# [Source excerpt]
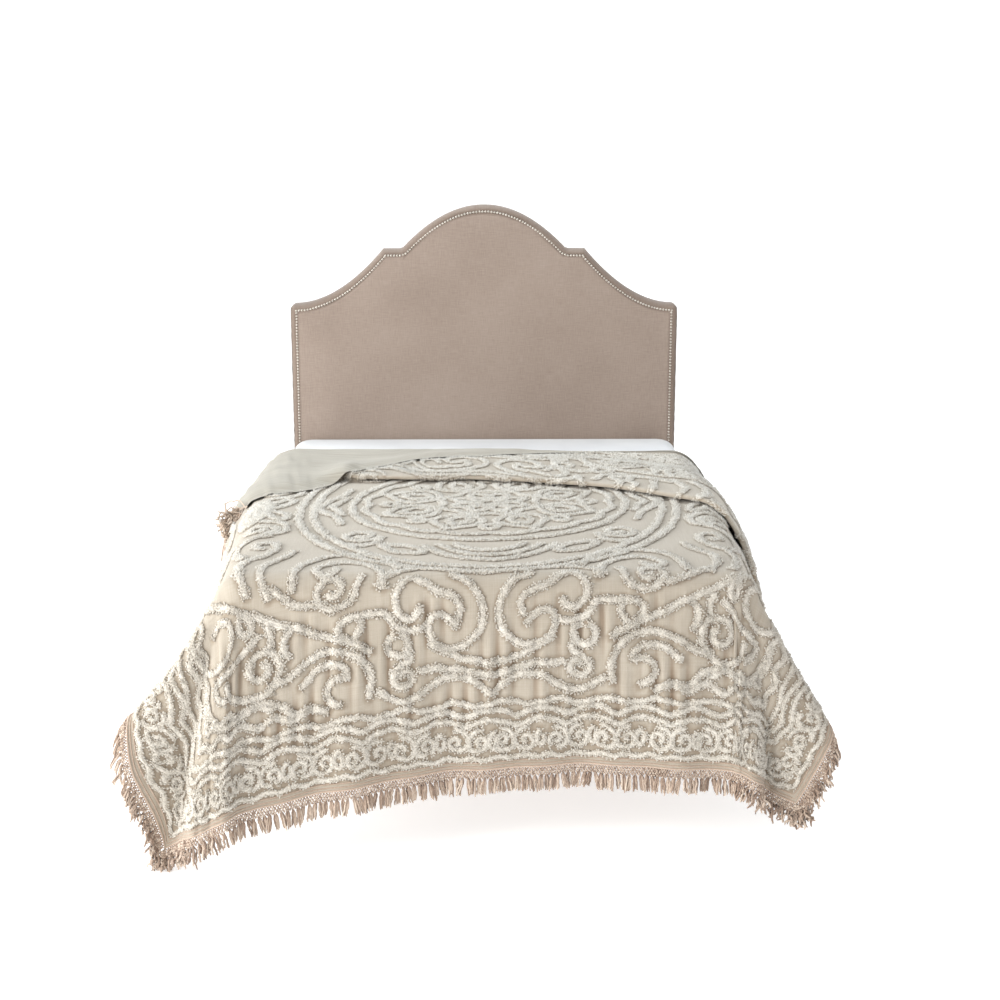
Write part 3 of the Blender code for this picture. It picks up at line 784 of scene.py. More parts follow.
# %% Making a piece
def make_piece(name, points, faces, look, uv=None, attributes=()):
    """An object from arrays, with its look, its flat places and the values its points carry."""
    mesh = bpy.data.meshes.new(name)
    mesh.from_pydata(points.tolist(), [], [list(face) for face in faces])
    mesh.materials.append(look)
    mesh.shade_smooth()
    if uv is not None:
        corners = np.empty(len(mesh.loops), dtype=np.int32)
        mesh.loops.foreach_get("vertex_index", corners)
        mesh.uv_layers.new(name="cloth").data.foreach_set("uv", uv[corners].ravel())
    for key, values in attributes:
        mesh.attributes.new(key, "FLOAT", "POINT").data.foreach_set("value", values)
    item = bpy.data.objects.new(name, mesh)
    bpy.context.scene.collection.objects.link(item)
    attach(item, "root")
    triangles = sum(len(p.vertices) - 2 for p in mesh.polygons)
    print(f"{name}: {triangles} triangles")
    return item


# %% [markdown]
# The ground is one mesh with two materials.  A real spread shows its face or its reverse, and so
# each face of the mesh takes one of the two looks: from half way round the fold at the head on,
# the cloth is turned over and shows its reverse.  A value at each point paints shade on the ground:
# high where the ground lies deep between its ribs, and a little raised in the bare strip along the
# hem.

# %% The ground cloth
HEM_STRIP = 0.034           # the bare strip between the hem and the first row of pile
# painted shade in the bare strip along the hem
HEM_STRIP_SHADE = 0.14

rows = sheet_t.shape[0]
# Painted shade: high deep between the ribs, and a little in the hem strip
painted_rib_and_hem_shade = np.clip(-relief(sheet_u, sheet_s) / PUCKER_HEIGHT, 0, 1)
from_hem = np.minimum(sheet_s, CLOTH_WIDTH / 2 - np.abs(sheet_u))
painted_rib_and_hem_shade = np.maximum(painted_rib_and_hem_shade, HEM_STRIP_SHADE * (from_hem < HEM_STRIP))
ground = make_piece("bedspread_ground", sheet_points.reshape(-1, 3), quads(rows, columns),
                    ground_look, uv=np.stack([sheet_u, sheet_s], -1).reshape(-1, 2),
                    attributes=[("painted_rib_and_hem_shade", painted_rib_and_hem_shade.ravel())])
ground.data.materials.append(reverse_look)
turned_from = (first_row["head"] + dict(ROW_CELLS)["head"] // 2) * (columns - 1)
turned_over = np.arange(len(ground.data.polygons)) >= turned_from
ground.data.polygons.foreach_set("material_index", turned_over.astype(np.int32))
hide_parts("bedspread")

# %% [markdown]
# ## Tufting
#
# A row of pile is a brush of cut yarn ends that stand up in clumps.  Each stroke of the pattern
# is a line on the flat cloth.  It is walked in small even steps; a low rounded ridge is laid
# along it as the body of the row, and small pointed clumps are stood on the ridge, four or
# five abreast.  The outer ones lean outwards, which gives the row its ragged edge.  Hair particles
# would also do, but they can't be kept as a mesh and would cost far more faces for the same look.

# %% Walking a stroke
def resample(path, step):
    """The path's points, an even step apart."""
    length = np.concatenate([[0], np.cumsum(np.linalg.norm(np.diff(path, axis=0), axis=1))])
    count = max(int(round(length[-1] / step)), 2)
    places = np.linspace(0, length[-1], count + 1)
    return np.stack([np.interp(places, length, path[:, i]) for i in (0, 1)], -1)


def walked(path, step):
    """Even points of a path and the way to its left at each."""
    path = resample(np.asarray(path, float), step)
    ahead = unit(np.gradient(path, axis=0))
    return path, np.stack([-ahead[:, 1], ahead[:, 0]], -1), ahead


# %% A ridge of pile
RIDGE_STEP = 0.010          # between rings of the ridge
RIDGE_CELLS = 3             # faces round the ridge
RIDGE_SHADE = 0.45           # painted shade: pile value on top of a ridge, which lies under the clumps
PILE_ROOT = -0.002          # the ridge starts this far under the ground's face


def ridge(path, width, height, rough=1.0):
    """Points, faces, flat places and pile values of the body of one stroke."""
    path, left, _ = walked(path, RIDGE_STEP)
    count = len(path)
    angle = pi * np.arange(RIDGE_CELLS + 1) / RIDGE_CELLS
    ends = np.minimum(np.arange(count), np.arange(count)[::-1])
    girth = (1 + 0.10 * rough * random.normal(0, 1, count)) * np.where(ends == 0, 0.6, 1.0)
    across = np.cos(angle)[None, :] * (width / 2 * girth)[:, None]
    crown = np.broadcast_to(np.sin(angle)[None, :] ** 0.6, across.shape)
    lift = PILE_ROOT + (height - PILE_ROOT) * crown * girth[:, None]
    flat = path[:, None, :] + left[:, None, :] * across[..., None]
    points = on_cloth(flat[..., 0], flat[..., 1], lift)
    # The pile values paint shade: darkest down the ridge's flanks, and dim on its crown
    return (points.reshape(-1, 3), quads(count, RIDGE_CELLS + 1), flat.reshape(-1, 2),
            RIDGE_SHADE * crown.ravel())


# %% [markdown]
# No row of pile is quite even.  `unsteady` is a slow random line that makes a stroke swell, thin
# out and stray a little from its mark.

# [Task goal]
Give the count of lines holding the word "item" and nothing more.

# [Answer to the task]
4